This last year has seen unprecedented changes in the field of employee performance management. It all started with high profile organisations such as Deloitte, Accenture and General Electric announcing that they were abandoning the traditional annual performance appraisal. This then started a domino effect with more than 52 large companies now moving their performance management processes away from once-a-year performance reviews. Numerous other organisations are following suit. Whilst a lot has been written in the media about what is wrong with annual performance appraisals, less has been said about what the alternatives are. So here are four principles of what I believe will underpin tomorrow’s performance management, based on my recent discussions with HR leaders and what the latest research is telling us.
Principle 1. Emphasis on regular, high quality performance discussions
Performance management processes seem to have got lost in form filling and box ticking. Leading organisations are now putting the emphasis back on employees and their managers having regular conversations, or ‘check-ins’, throughout the year. Research from the NeuroLeadership Institute found that 68% of companies are recommending quarterly conversations or more. In practice, the majority of HR leaders I have spoken to are recommending monthly check-ins, although they are giving managers the discretion to change this frequency according to the needs of individual team members.

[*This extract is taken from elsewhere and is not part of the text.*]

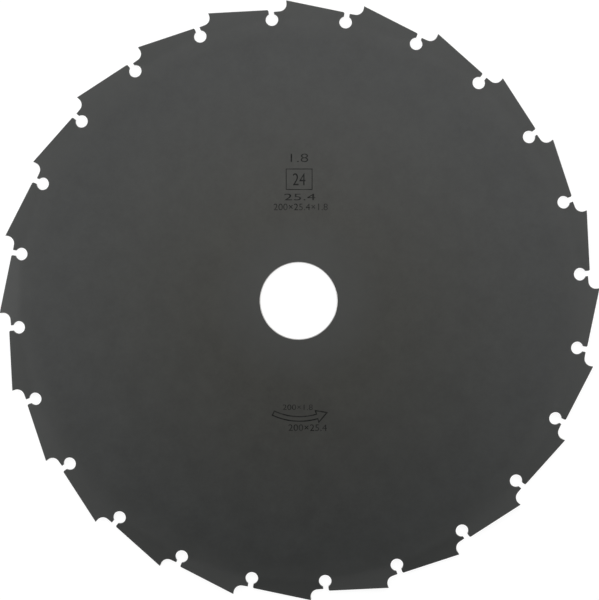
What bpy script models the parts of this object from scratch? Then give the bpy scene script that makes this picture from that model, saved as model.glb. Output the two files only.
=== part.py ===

Principle 2. Frequent feedback
Millennials have now overtaken generation X as the largest share of the workforce. These 18 – 34 year olds have grown up in a world of instant feedback and for them, work should be no exception. Yet a recent survey by Wakefield Research found that 74% of millennials said they were “in the dark” about how their managers and colleagues think they are performing. To make matters worse, over half of those surveyed said their managers are not prepared to give feedback during performance discussions. HR leaders are telling me they want to address this by using technology to allow feedback to be given ‘in-the-moment’, at any time, and not just once-a-year as is often the case with traditional 360 degree feedback. They want to encourage more positive feedback, as well as constructive feedback, and for colleagues to get into the habit of giving each other feedback, rather than feedback being viewed as the domain of line managers.
Principle 3. Forward-focused reviews
Do I think that performance reviews will die out? Probably not. More than half of the HR leaders I have spoken to this year feel that there is still very much a place for having periodic longer term reviews in addition to regular check-ins. However, they will be less about assessing past performance and focus more on agreeing specific actions to build on past successes, learn from mistakes and enable personal and career development. As Ellyn Shook, Chief HR Officer at Accenture recently said, “Rather than taking a retrospective view, our people will engage in future-focused conversations about their aspirations, leading to actions to help them grow and progress their careers”. Such a shift won’t take place overnight as it will require managers to adopt a coaching style when discussing performance. Therefore, HR will need to focus their attention on development managers’ coaching skills, rather than designing new appraisal forms.
Principle 4. Keeping things simple
The CEB has been advocating for some time now that the HR profession has made performance management too complex in an attempt to increase objectivity. Whilst this was well intentioned, the net result has been unprecedented levels of disatisfaction, with over 75% of managers, employees and HR heads feeling that performance management results are neither accurate nor effective. Almost every HR person I have spoken to this year has told me that they want to simplify their performance reviews. Common themes emerging are to provide prompts for discussion rather than detailed forms to complete, and dropping performance ratings and time-consuming calibration processes. Many organisations are still using a paper-based approach and are increasingly looking at online performance management systems to help to simplify their processes.